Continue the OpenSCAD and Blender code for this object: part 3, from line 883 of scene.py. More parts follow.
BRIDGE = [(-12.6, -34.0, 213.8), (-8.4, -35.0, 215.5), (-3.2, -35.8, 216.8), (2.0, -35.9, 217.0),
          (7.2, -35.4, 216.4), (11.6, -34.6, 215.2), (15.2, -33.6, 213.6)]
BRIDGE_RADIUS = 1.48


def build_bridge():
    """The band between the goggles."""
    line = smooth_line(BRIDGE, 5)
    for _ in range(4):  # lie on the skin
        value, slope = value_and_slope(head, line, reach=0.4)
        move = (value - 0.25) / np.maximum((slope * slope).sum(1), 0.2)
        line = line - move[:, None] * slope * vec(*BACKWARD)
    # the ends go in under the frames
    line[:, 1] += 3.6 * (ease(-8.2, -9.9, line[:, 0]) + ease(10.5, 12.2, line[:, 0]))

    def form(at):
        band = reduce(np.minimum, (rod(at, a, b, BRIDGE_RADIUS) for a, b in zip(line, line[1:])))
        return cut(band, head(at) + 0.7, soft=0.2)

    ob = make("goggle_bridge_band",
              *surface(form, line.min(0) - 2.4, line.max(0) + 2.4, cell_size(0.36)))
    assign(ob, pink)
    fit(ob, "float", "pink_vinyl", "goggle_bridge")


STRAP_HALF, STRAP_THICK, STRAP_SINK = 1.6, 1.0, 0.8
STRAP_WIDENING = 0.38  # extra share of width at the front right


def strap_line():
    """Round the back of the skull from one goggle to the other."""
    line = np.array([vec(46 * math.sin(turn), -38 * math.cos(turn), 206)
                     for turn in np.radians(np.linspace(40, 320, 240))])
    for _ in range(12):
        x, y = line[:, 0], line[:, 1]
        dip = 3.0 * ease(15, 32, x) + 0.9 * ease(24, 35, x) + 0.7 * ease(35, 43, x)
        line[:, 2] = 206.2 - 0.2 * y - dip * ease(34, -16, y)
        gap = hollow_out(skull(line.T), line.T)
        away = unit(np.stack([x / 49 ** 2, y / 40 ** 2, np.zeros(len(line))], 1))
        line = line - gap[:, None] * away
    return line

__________

### Work to do
Using the material above, quote the first line and each line after it, stopping at and including the line that holds "STRAP_WIDENING = 0.38".

### Correct output
Continue the OpenSCAD and Blender code for this object: part 3, from line 883 of scene.py. More parts follow.
BRIDGE = [(-12.6, -34.0, 213.8), (-8.4, -35.0, 215.5), (-3.2, -35.8, 216.8), (2.0, -35.9, 217.0),
          (7.2, -35.4, 216.4), (11.6, -34.6, 215.2), (15.2, -33.6, 213.6)]
BRIDGE_RADIUS = 1.48


def build_bridge():
    """The band between the goggles."""
    line = smooth_line(BRIDGE, 5)
    for _ in range(4):  # lie on the skin
        value, slope = value_and_slope(head, line, reach=0.4)
        move = (value - 0.25) / np.maximum((slope * slope).sum(1), 0.2)
        line = line - move[:, None] * slope * vec(*BACKWARD)
    # the ends go in under the frames
    line[:, 1] += 3.6 * (ease(-8.2, -9.9, line[:, 0]) + ease(10.5, 12.2, line[:, 0]))

    def form(at):
        band = reduce(np.minimum, (rod(at, a, b, BRIDGE_RADIUS) for a, b in zip(line, line[1:])))
        return cut(band, head(at) + 0.7, soft=0.2)

    ob = make("goggle_bridge_band",
              *surface(form, line.min(0) - 2.4, line.max(0) + 2.4, cell_size(0.36)))
    assign(ob, pink)
    fit(ob, "float", "pink_vinyl", "goggle_bridge")


STRAP_HALF, STRAP_THICK, STRAP_SINK = 1.6, 1.0, 0.8
STRAP_WIDENING = 0.38  # extra share of width at the front right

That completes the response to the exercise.